Oxfam says seven thousand people have stopped making regular donations to the charity since details of a shocking sex scandal emerged.
The story has stunned people worldwide who dig deep into their pockets to give a little cash to help the charity provide relief to the hungry, thirsty and homeless.
The scandal started with news that senior Oxfam officials in Haiti invited local sex workers to wild parties in 2011.
After an internal inquiry, four aid workers were fired for gross misconduct and another three resigned.
This was only the start. After more digging, similar allegations about Oxfam senior staff in the African country of Chad came to the surface.
Public money at stake
After meetings with minister Penny Mordaunt in London, questions in Parliament and more people coming forward to make claims of sexual misconduct, Oxfam’s deputy chief executive Penny Lawrence resigned.
With millions of pounds of public money at stake, the net has spread wider, to other countries and charities.
“I wasn’t surprised by the revelations. This is a sector-wide problem,” said Megan Nobert, a human rights lawyer and founder of Report the Abuse, a project that researched sexual offenses by aid staffers from 2015 to 2017. “It’s one that’s affecting not just Oxfam but the United Nations and small non-government organisations.”
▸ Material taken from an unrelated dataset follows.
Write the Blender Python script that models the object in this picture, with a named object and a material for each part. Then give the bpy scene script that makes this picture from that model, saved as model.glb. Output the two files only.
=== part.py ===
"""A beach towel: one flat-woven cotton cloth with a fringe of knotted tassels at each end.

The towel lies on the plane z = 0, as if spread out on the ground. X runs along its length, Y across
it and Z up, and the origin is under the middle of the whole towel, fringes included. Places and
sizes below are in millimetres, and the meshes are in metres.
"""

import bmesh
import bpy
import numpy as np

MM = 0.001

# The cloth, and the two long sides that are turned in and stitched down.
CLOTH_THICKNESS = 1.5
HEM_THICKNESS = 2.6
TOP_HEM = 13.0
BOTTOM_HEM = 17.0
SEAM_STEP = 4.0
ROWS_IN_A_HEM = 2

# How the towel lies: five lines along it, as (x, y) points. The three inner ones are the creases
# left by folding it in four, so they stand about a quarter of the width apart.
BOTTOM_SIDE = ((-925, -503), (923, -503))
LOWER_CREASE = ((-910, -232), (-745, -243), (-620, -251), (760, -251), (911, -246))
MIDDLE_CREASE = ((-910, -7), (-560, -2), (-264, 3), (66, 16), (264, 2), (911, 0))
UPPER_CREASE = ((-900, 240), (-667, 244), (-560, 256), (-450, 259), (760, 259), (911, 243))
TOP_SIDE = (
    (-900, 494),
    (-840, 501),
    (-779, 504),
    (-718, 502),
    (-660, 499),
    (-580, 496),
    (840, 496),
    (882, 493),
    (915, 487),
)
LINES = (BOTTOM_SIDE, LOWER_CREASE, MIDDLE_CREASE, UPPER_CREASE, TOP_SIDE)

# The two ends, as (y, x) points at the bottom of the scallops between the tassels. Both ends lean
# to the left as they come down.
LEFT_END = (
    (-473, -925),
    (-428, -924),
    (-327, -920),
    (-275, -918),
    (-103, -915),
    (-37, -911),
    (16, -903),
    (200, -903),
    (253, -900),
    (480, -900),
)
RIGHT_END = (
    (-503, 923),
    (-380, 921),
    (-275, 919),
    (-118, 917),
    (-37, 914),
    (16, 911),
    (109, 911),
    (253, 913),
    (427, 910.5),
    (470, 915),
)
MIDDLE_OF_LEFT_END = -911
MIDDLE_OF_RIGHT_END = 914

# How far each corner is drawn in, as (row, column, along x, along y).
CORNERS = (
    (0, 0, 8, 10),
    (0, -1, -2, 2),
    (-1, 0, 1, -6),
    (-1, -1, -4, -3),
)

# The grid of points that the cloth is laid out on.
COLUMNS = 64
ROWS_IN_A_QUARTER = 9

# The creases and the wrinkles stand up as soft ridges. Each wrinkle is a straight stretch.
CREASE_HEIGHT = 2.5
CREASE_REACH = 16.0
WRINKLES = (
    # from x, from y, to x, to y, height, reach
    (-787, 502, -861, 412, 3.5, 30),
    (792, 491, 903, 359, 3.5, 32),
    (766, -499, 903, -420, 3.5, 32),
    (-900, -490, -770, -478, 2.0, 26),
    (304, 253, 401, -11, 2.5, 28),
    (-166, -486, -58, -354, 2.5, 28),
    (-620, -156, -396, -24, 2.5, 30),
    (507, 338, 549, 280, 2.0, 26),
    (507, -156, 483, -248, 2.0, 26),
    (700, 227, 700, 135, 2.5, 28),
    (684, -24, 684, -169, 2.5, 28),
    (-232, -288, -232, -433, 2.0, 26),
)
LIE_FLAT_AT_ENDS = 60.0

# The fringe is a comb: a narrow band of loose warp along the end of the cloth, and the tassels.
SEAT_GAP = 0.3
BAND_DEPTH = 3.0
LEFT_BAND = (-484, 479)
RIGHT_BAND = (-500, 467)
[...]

Allegations of sexual impropriety have dogged the aid sector for years but have been kept behind closed doors.
In recent weeks, 10 more incidents of sexual exploitation or child abuse have emerged from the world’s leading aid agencies.
Bad conduct unresolved
The claims also involve peacekeepers sent in by the UN. A 2015 independent report on the U.N. peacekeepers’ sex crimes, for example, detailed a “gross institutional failure to respond to the allegations in a meaningful way.”
Oxfam has apologised and admitted poor conduct towards those aid workers should be protecting.
“We have not done enough to change our own culture and to create the strongest possible policies to prevent harassment and protect people we work with around the world,” said a statement.
The problem identified in the humanitarian sector is aid workers sacked by one agency can soon find work with another due to their experience, but their bad conduct record does not follow them.